Мы, небольшая группа друзей — церковники, — мирно разстались у трамвайной остановки. Не хотѣлось входить въ трамвай и встрѣчаться съ людьми въ свѣтломъ, освѣщенномъ электричествомъ вагонѣ. Предчувствіе какой-то непріятности не оставляло меня. Но перспектива шагать въ Грузины, за Красную Прѣсню, послѣ долгаго стоянія въ церкви, заставила рѣшиться.

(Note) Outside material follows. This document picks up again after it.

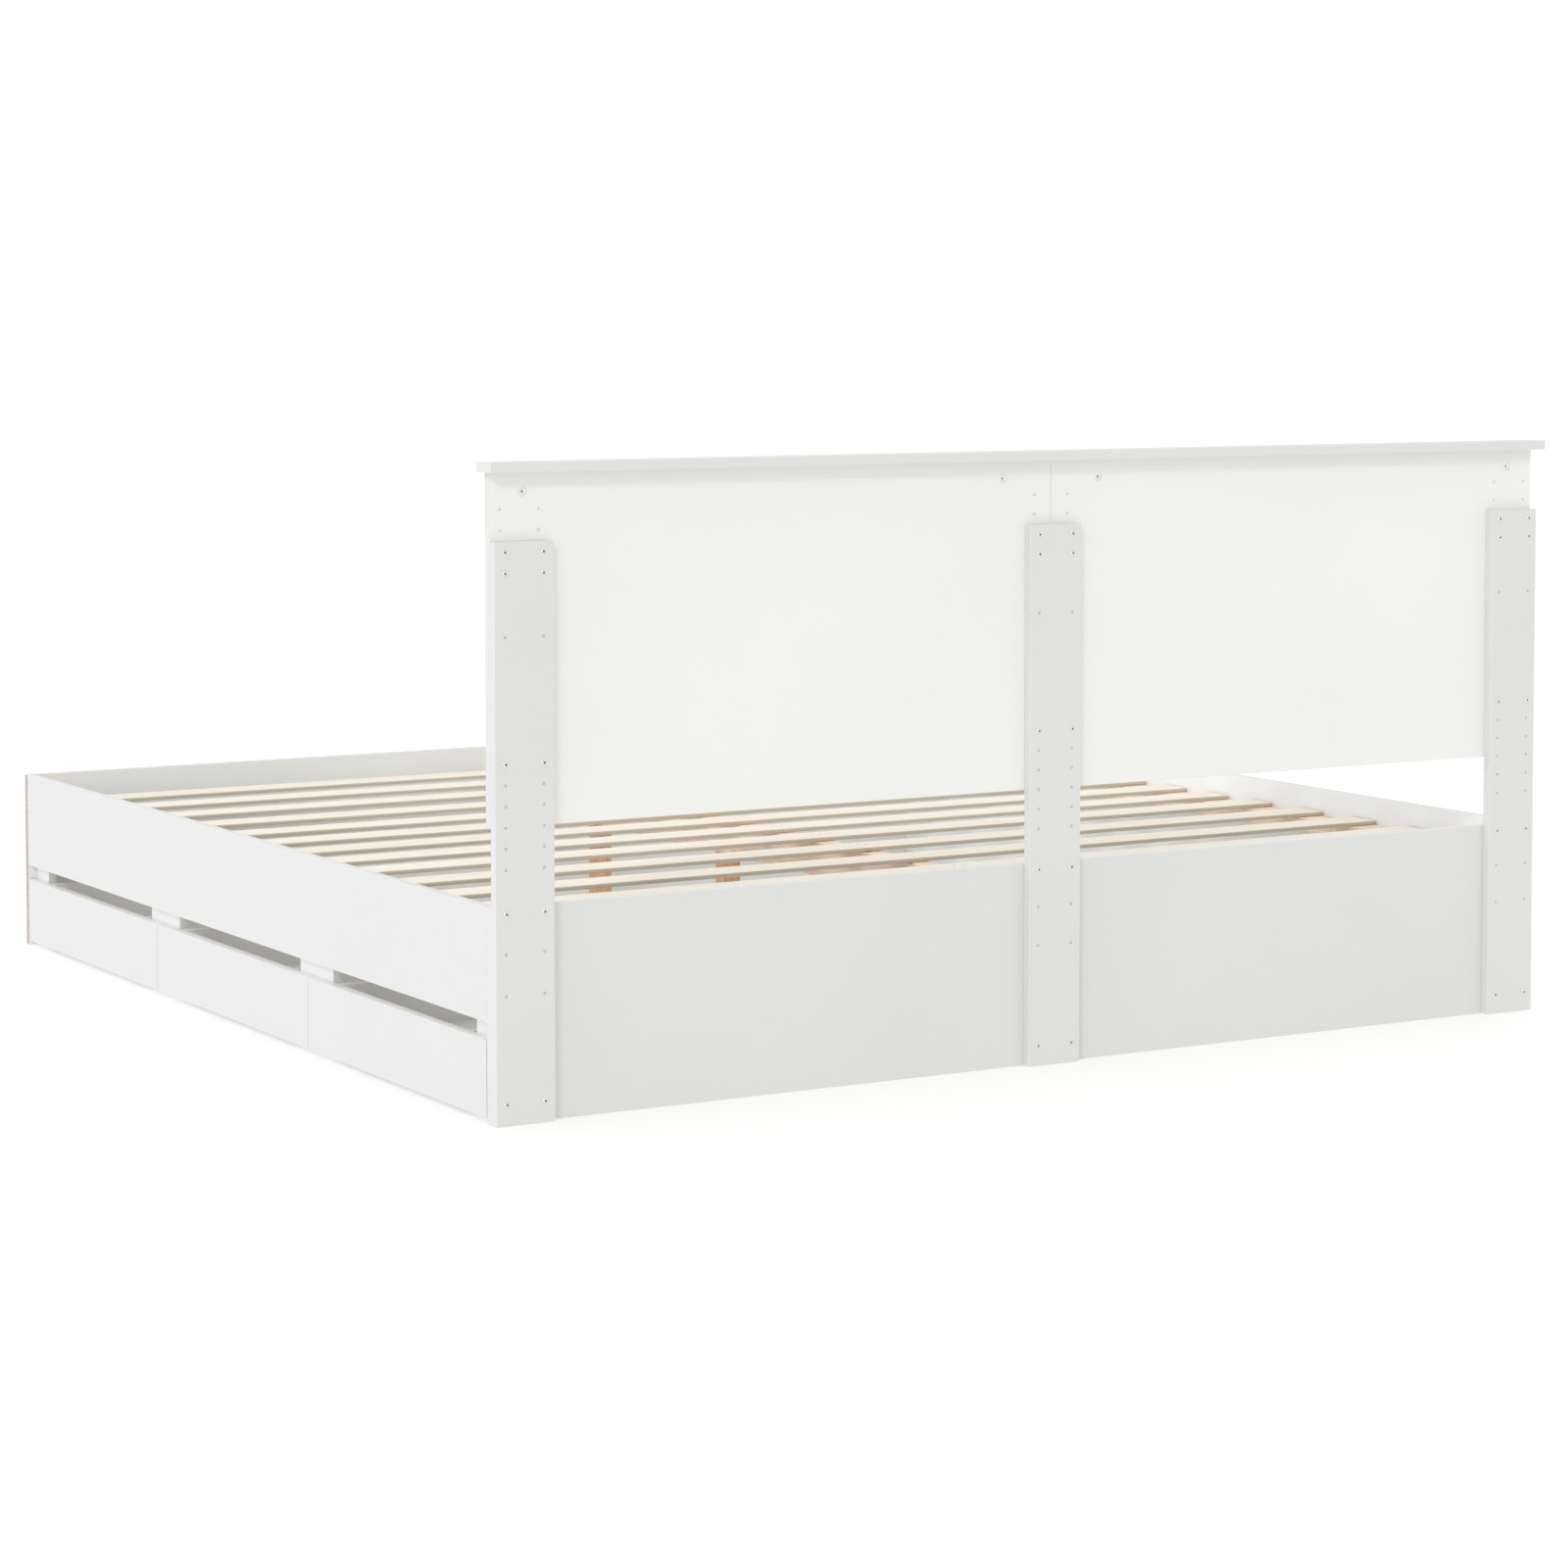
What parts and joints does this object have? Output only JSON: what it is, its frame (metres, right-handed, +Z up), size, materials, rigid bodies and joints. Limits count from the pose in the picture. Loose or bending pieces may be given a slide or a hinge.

Я вошелъ въ трамвай, куда вмѣстѣ со мною на Красной площади сѣла большая ватага шумной комсомольской молодежи, повидимому, изъ клуба. Сразу все настроеніе испортилось. Въ вагонѣ была разная публика. Были изъ церкви, были и безбожники. Трудно было сказать, кого было больше. На углу Моховой и Б. Никитской въ вагонъ вошелъ пожилой рабочій того типа, который не порвалъ еще связи съ деревней. Высокій, здоровый, одѣтый наполовину еще по-крестьянски, съ русой бородой, онъ, войдя въ вагонъ, снялъ свою зимнюю шапку и громко воскликнулъ:

— Христосъ Воскресе, граждане!

Въ первое мгновеніе всѣ съ удивленіемъ обернулись къ нему, но уже въ слѣдующее мгновеніе всѣ растерянно смотрѣли кто куда, боясь встрѣтиться взоромъ съ сосѣдомъ. Никто ни словомъ ему не отвѣтилъ. Молчали всѣ. И даже комсомольская молодежь, смѣявшаяся и громко о чемъ-то толковавшая, замолкла въ общемъ единомъ смущеніи.

Выждавъ длинную паузу, мужикъ-рабочій какимъ-то надрывнымъ и волнующимся тономъ уже не такъ громко повторилъ:

— Миленькіе, Христосъ Воскресе!

Новое молчаніе и еще большее смущеніе.

Наконецъ, женщина-кондуктора дѣловито и холодно ему отвѣтила въ повышенномъ тонѣ:

— Ну, гражданинъ, проходите, проходите, не нарушайте порядокъ!

Мужикъ весь съежился, смутился, быстро продвинулся къ выходу, открылъ дверцу на площадку и на порогѣ вдругъ обернулся, выпрямился и съ большой горечью въ сердцѣ вновь произнесъ уже громко:

— Воистину Воскресе, православные!

Съ этими словами онъ вышелъ на площадку прицѣпного вагона и задвинулъ дверцу.

— Старо, товарищъ, — послѣдовалъ ему вдогонку чей-то басъ изъ среды комсомольцевъ.

Разбитымъ и уничтоженнымъ возвратился я домой, сохранивъ навсегда въ душѣ своей эту сцену въ трамваѣ. <Мнѣ> вспомнились по дорогѣ домой слова извѣстнаго современнаго поэта:

Мы были тамъ. Его распяли.
Смотрѣли мы издалека,
Боясь, чтобъ въ комъ бы не признали
Изъ насъ — Его ученика.
Къ намъ обращались со словами:
«Вы были съ Нимъ?» Но отъ всего
Мы отреклись: — «Онъ не былъ съ нами;
Что намъ за дѣло до Него?»

[1] Церковь Свт. Николая у Соломенной Сторожки. Храмъ-памятникъ Великой войны (1916, арх. Ф. Шехтель). Разрушенъ большевиками. Возстановленъ въ 1997 на новомъ мѣстѣ.

[2] Екатерининская площадь. Въ 1917-мъ переименована большевиками въ пл. Коммуны, въ 1992 уже послѣсовѣтскими властями переименована въ пл. Суворова.

[3] Храмъ Іоанна Воина. Построенъ между 1692 и 1693. Колокольня — 1908. Разрушенъ большевиками.

Михаилъ Артемьевъ.
Возрожденіе, № 2147, 19 апрѣля 1931.